Vishal Kampani revs up JM Financial’s merger and acquisition business
Kampani Jr said JM had its M&A gene intact even when the bulge-bracket Wall Street and European investment banks crowded the Indian market in the last decade.
This week, Prime Database said JM was the top investment banker handling more than Rs 42,000 crore of equity issuances in the Indian public market.
It was involved with 62% of the overall public market activity in 2015, a year which saw homegrown deal makers Axis Capital, Kotak Mahindra and ICICI returning to big action. India Inc relied on the old warhorses of the deal street to effect corporate restructuring and asset sales as part of a broader move to repair balance sheets.

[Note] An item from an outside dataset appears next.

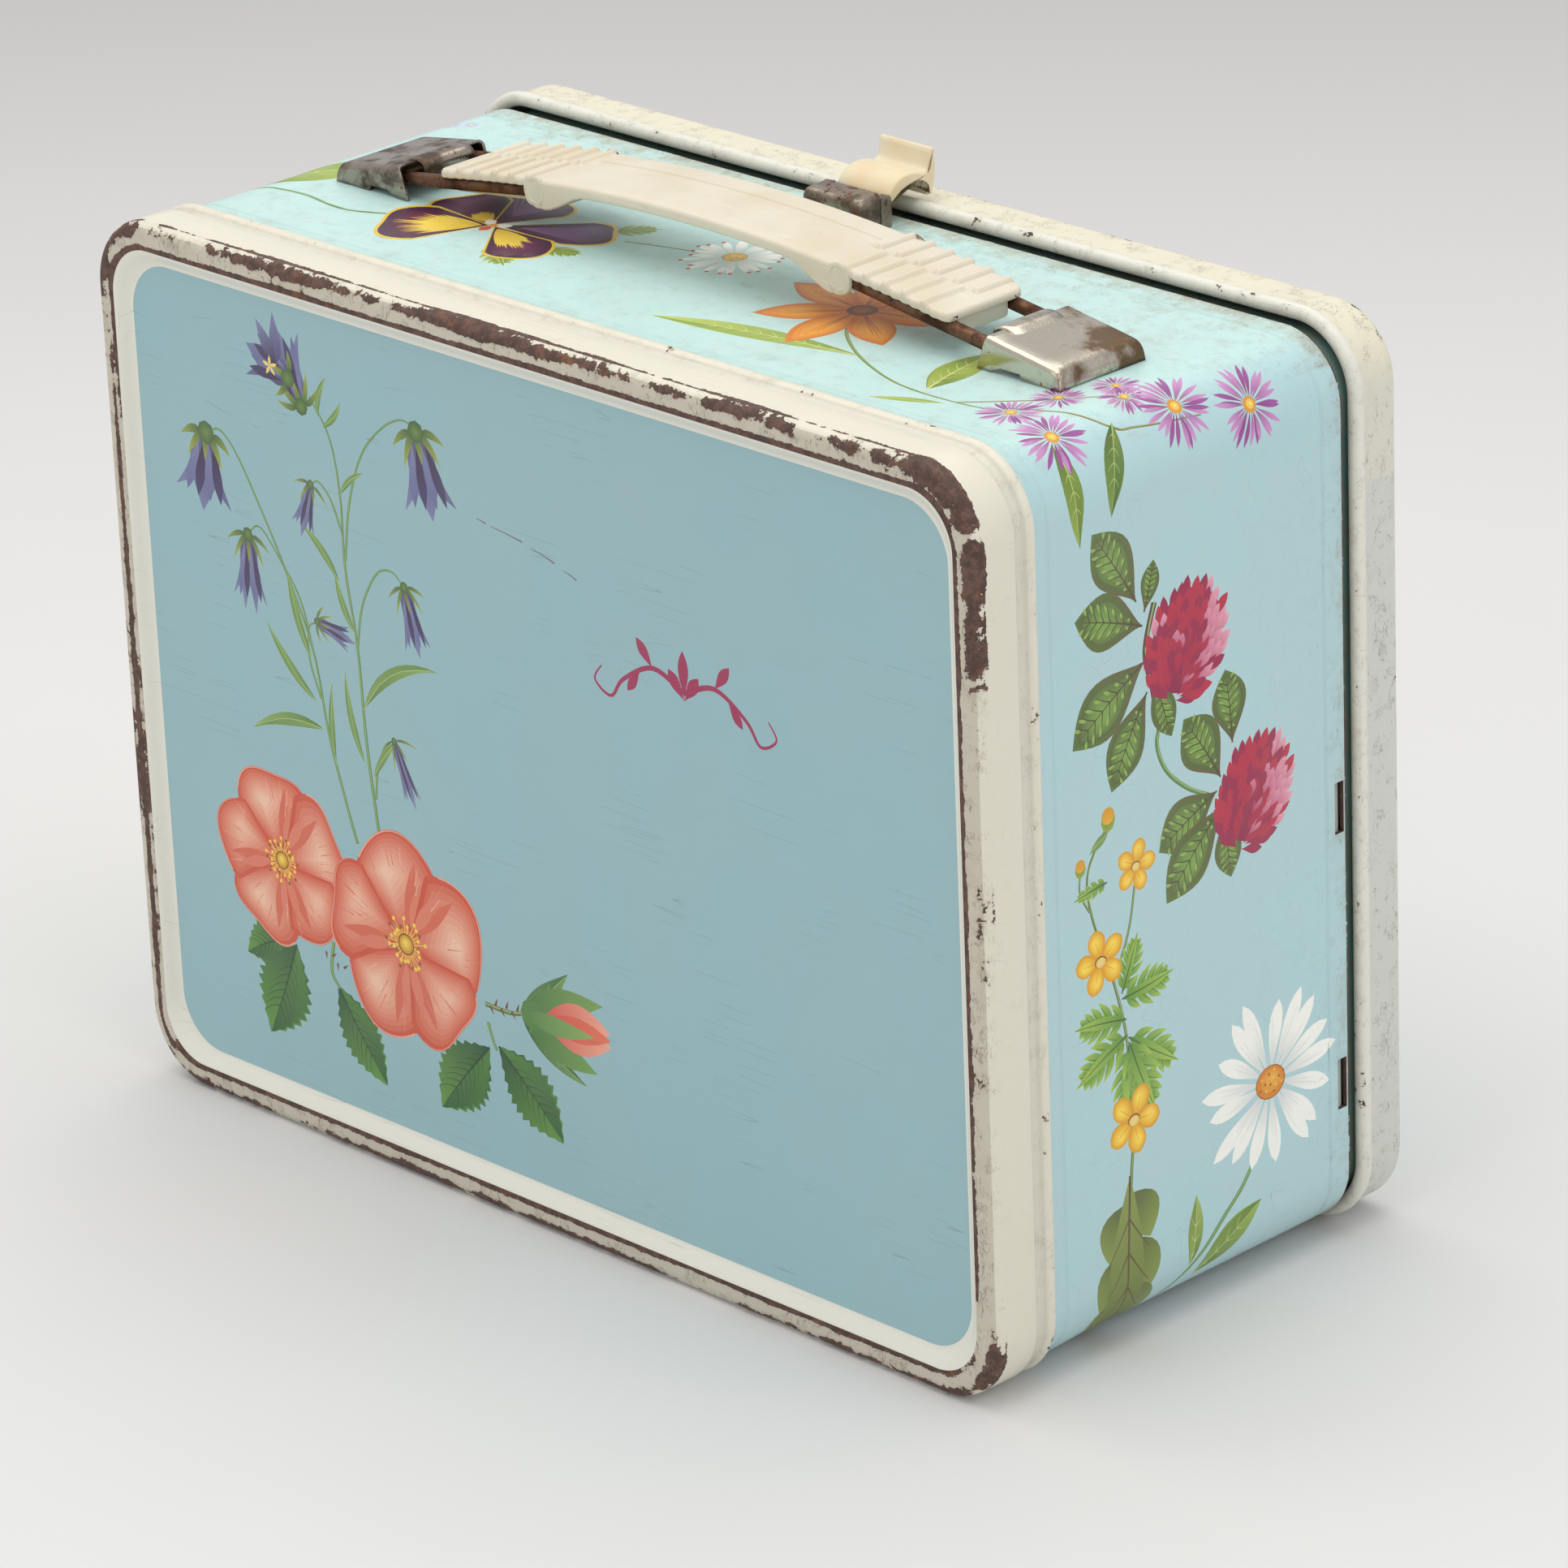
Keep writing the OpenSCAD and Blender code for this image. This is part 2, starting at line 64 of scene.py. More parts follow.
# ------------------------------------------------------------------ colours
def lin(c):
    """An sRGB colour, 0 to 255, as linear RGBA."""
    out = []
    for v in c[:3]:
        v = v / 255
        out.append(v / 12.92 if v <= 0.04045 else ((v + 0.055) / 1.055) ** 2.4)
    return (*out, 1.0)


def blend(a, b, t):
    t = max(0.0, min(1.0, t))
    return tuple(x + (y - x) * t for x, y in zip(a, b))


CREAM = (222, 217, 200)
BAND_BLUE = (176, 208, 212)
PANEL_BLUE = (150, 186, 192)
INSIDE = (176, 182, 172)


# ------------------------------------------------------------------ shader graphs
class Graph:
    """A material's node tree, with short calls for the nodes used here."""

    def __init__(self, name):
        self.mat = bpy.data.materials.new(name)
        self.mat.use_nodes = True
        self.t = self.mat.node_tree
        self.bsdf = self.t.nodes["Principled BSDF"]
        self.mm = self.scale(self.new("ShaderNodeTexCoord").outputs["Object"], (1000, 1000, 1000))

    def new(self, kind, **props):
        n = self.t.nodes.new(kind)
        for k, v in props.items():
            setattr(n, k, v)
        return n

    def put(self, socket, value):
        if isinstance(value, bpy.types.NodeSocket):
            self.t.links.new(value, socket)
        else:
            socket.default_value = value

    def scale(self, vec, by):
        n = self.new("ShaderNodeVectorMath", operation="MULTIPLY")
        self.put(n.inputs[0], vec)
        n.inputs[1].default_value = by
        return n.outputs[0]

    def turn(self, vec, angles, by=(1, 1, 1), shift=(0, 0, 0)):
        n = self.new("ShaderNodeMapping", vector_type="POINT")
        self.put(n.inputs["Vector"], vec)
        n.inputs["Rotation"].default_value = [math.radians(a) for a in angles]
        n.inputs["Scale"].default_value = by
        n.inputs["Location"].default_value = shift
        return n.outputs[0]

    def noise(self, size, detail=3, rough=0.55, vec=None, shift=0, distort=0):
        """Noise with features about size mm across."""
        n = self.new("ShaderNodeTexNoise")
        vec = vec or self.mm
        if shift:
            vec = self.turn(vec, (0, 0, 0), shift=(shift, shift * 1.7, -shift))
        self.put(n.inputs["Vector"], vec)
        n.inputs["Scale"].default_value = 1 / size
        n.inputs["Detail"].default_value = detail
        n.inputs["Roughness"].default_value = rough
        n.inputs["Distortion"].default_value = distort
        return n.outputs[0]

    def cells(self, size, vec):
        """The distance from the middle of the nearest cell, with cells about size mm across."""
        n = self.new("ShaderNodeTexVoronoi", feature="F1")
        self.put(n.inputs["Vector"], vec)
        n.inputs["Scale"].default_value = 1 / size
        return n.outputs["Distance"]

    def math(self, op, a, b=0.0, clamp=False):
        n = self.new("ShaderNodeMath", operation=op, use_clamp=clamp)
        self.put(n.inputs[0], a)
        self.put(n.inputs[1], b)
        return n.outputs[0]

    def mul(self, a, b):
        return self.math("MULTIPLY", a, b)

    def add(self, a, b, clamp=False):
        return self.math("ADD", a, b, clamp)

    def sub(self, a, b):
        return self.math("SUBTRACT", a, b)

    def most(self, a, b):
        return b if a is None else self.math("MAXIMUM", a, b)

    def hairline(self, field, wide, thin):
        """One along the middle of a noise field, none at a distance of wide from it."""
        return self.step(self.math("ABSOLUTE", self.sub(field, 0.5)), wide, thin)

    def step(self, v, lo, hi, out0=0.0, out1=1.0):
        n = self.new("ShaderNodeMapRange", interpolation_type="SMOOTHSTEP")
        for i, x in enumerate((v, lo, hi, out0, out1)):
            self.put(n.inputs[i], x)
        return n.outputs[0]

    def mix(self, fac, a, b):
        n = self.new("ShaderNodeMix", data_type="RGBA")
        self.put(n.inputs[0], fac)
        self.put(n.inputs[6], lin(a) if isinstance(a, tuple) else a)
        self.put(n.inputs[7], lin(b) if isinstance(b, tuple) else b)
        return n.outputs[2]

    def attr(self, name):
        return self.new("ShaderNodeVertexColor", layer_name=name).outputs["Color"]

    def split(self, colour):
        n = self.new("ShaderNodeSeparateColor")
        self.put(n.inputs[0], colour)
        return n.outputs

    def axes(self, vec):
        n = self.new("ShaderNodeSeparateXYZ")
        self.put(n.inputs[0], vec)
        return n.outputs

    def bump(self, height, distance, on=None):
        n = self.new("ShaderNodeBump")
        n.inputs["Strength"].default_value = 1.0
        n.inputs["Distance"].default_value = distance * MM
        self.put(n.inputs["Height"], height)
        if on is not None:
            self.put(n.inputs["Normal"], on)
        return n.outputs[0]

    def done(self, colour, rough, normal=None, metal=0.0, **sockets):
        self.put(self.bsdf.inputs["Base Color"], colour)
        self.put(self.bsdf.inputs["Roughness"], rough)
        self.put(self.bsdf.inputs["Metallic"], metal)
        if normal is not None:
            self.put(self.bsdf.inputs["Normal"], normal)
        for k, v in sockets.items():
            self.bsdf.inputs[k.replace("_", " ")].default_value = v
        return self.mat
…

Kampani Jr said JM had its M&A gene intact even when the bulge-bracket Wall Street and European investment banks crowded the Indian market in the last decade. Some of the most complex and difficult transactions in recent years — like Diageo’s acquisition of United Spirits and Aditya Birla’s buyout of Pantaloons — had JM’s stamp on them, he said in a recent meeting with TOI. But he was possibly more involved with transitioning the firm into diversified financial services, which it embarked on after a surprising split with Morgan Stanley in 2004.
Since then, JM has built a strong financing business, asset reconstruction unit, and an alternative investments platform with real estate and private equity funds. The company’s FY15 revenue rose 39% to Rs 1,403 crore with financing business bringing in Rs 806 crore, investment banking and securities Rs 522 crore, and others contributing Rs 75 crore. All these units are well poised to beat past numbers this fiscal, going by the half-yearly performance.
JM advised, or was involved with, M&A deals worth $24.7 billion during 2015, Bloomberg data showed. This involved Adani restructuring, Cairn and Vedanta merger, Anil Ambani-led Reliance Group’s acquisition of Pipavav Defence, the spectrum transaction between Videocon and Idea Cellular, and consolidation deals within Aditya Birla conglomerate, among others. JM is said to have brought Tillman Holdings to the table for the buyout of Reliance Communications’ telecom tower business for over Rs 21,500 crore, one of last year’s major deals, which is still in works.
These deals suggest JM has retained its clout in a superfluous deal advisory market. “After 2006, a lot of investment banking talent moved to foreign banks with relationships. They started pitching for deals based on these relationships,” Kampani said, referring to India’s notoriously low-fee deal market where earnings of investment banking units haven’t kept pace with deal volumes, and never crossed $500 million seen in the boom years preceding the Lehman crisis.
The younger Kampani, who says he delegates work and empowers his colleagues more than his father, said the firm’s longstanding ties with companies were sometimes a cushion for the latter to push for lower fees.
He said JM has started to put its foot down with clients, especially on initial public offers (IPOs) and qualified institutional placements (QIPs) mandates.
“If there are seven banks to a deal, and each gets 2% of the total fee, it is not worth (the efforts and human capital involved),” Kampani said, explaining that companies don’t want to upset any banker and so pay all equally.
“I am told that we have a relationship and I should understand. But if we have a relationship, then you should pay me more,” he laughs, while recalling a recent conversation with one of the clients. He said industry was beginning to see some differentiation in fees.
“Too many banks have been appointed on a transaction with fees split equally. Now, fees are being split in the 80:20 ratio, with the lead book runners getting 80% of the total fees and the next level of book runners fetching the remainder. This would enhance responsibility and accountability of the individual book managers,” Kampani explained.